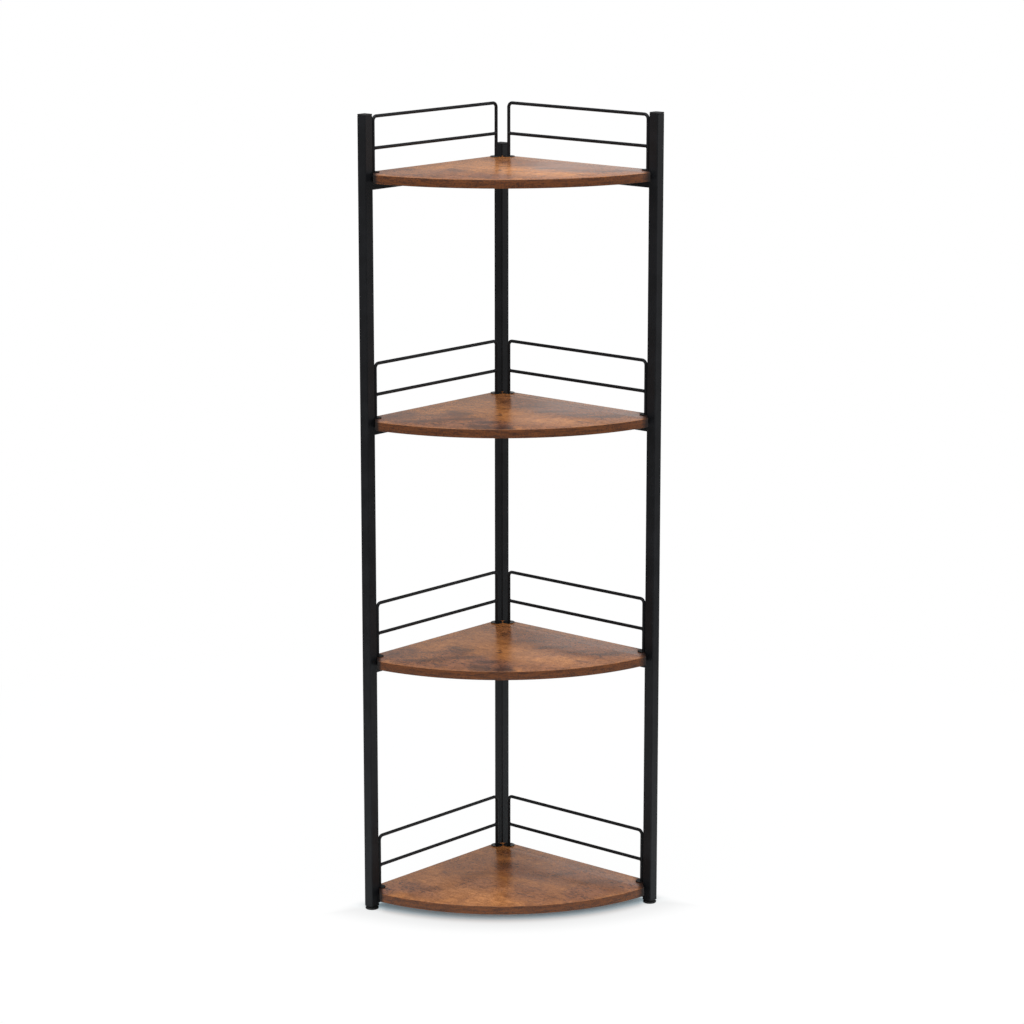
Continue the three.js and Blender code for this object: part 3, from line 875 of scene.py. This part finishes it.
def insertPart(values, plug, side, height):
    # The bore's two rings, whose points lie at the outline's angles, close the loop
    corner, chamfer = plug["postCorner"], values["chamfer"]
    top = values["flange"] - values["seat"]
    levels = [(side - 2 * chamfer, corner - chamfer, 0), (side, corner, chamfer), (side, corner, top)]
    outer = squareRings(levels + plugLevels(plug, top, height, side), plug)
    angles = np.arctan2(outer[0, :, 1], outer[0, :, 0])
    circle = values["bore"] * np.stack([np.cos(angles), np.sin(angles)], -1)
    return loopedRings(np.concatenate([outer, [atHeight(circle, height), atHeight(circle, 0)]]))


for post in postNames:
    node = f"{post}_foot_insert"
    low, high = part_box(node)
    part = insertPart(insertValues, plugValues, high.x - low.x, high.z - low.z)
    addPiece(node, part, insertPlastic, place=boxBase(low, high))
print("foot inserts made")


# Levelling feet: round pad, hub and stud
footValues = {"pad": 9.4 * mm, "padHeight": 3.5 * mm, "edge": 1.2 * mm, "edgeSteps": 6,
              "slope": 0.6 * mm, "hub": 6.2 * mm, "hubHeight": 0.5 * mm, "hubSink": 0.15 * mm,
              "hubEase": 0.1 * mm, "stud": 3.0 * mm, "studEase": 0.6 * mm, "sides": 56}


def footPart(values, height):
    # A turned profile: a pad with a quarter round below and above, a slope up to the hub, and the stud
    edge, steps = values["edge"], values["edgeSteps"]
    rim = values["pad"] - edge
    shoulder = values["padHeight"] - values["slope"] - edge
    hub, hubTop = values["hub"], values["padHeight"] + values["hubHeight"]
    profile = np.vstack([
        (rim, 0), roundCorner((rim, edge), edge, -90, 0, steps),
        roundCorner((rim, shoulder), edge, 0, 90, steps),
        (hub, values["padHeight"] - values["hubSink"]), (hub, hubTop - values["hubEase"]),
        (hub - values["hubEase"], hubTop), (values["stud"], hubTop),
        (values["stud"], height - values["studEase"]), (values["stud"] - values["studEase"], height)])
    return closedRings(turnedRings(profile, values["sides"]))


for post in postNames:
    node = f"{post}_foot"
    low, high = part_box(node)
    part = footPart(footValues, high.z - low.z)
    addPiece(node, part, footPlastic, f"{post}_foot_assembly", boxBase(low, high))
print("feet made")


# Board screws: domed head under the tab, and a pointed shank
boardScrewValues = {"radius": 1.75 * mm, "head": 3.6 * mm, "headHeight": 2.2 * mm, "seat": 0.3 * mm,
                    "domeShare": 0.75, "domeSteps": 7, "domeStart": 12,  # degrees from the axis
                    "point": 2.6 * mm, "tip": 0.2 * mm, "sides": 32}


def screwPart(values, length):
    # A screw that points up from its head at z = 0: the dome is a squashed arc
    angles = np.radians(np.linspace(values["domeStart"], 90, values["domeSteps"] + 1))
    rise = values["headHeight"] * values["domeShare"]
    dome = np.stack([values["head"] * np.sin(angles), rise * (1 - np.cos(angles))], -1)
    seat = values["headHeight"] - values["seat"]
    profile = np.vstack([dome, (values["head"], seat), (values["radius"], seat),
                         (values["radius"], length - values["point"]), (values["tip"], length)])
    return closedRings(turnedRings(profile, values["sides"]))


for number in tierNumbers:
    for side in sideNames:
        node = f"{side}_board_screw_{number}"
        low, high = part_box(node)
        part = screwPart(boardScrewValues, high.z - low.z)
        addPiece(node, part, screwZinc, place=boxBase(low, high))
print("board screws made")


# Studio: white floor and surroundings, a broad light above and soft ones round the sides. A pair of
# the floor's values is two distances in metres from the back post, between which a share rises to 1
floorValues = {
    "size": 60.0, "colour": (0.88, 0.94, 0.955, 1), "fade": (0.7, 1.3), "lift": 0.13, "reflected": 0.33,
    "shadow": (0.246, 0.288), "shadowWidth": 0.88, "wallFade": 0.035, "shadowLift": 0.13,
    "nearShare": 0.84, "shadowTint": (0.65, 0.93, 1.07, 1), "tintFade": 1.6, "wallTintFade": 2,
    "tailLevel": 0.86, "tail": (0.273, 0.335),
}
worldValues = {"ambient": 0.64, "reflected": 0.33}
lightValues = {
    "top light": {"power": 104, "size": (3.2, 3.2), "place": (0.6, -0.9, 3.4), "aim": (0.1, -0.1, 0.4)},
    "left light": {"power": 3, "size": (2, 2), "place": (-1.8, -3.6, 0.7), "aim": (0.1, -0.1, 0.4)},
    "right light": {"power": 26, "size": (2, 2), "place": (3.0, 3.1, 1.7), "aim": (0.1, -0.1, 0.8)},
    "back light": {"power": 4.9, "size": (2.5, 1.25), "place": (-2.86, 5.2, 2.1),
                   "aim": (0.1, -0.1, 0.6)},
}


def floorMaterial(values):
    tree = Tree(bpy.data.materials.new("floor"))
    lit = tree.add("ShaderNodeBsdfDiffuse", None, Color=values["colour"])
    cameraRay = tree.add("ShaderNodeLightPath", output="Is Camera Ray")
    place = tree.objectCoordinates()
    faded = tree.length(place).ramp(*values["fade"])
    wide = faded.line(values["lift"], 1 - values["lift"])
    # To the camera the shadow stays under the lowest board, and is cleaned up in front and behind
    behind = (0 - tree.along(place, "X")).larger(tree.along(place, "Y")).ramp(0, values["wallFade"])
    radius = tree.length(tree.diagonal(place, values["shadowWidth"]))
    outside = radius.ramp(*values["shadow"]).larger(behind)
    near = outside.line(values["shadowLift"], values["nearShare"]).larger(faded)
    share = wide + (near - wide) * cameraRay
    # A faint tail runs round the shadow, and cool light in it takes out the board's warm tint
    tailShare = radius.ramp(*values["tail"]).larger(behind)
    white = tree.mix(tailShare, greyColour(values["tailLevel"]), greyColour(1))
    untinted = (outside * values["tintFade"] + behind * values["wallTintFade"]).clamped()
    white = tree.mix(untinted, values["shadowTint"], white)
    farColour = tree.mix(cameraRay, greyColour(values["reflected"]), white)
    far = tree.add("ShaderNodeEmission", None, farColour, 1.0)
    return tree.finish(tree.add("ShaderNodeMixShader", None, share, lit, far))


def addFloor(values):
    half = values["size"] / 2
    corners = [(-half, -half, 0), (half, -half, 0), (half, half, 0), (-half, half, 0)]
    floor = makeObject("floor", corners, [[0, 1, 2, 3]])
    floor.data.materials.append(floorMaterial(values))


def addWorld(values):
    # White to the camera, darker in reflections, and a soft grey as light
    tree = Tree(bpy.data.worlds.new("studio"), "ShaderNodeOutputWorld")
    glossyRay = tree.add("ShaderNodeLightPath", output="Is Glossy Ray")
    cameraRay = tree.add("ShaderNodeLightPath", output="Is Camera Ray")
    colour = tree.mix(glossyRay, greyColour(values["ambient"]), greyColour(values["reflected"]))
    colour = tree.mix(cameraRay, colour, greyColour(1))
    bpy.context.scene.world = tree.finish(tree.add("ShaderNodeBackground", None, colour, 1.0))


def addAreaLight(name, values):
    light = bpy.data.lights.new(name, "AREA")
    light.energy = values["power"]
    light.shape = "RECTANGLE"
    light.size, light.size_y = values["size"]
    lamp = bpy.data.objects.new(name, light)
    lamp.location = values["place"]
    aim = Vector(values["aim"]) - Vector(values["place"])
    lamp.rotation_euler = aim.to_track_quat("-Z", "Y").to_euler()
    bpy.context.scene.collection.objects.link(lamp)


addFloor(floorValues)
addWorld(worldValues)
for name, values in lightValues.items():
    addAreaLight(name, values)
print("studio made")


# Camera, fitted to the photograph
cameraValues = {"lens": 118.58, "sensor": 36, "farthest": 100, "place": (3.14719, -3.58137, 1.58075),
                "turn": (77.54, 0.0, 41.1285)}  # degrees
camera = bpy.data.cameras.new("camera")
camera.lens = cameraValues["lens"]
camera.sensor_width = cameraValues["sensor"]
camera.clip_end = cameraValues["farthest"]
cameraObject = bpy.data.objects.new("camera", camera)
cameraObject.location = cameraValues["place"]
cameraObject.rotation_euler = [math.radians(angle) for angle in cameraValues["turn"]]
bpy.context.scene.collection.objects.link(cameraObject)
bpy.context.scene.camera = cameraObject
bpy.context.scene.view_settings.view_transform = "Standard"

◆ Set exercise: Where does the word "from" appear in the listing? List each line that holds it.

◆ Exercise output:
Continue the three.js and Blender code for this object: part 3, from line 875 of scene.py. This part finishes it.
                    "domeShare": 0.75, "domeSteps": 7, "domeStart": 12,  # degrees from the axis
    # A screw that points up from its head at z = 0: the dome is a squashed arc
# the floor's values is two distances in metres from the back post, between which a share rises to 1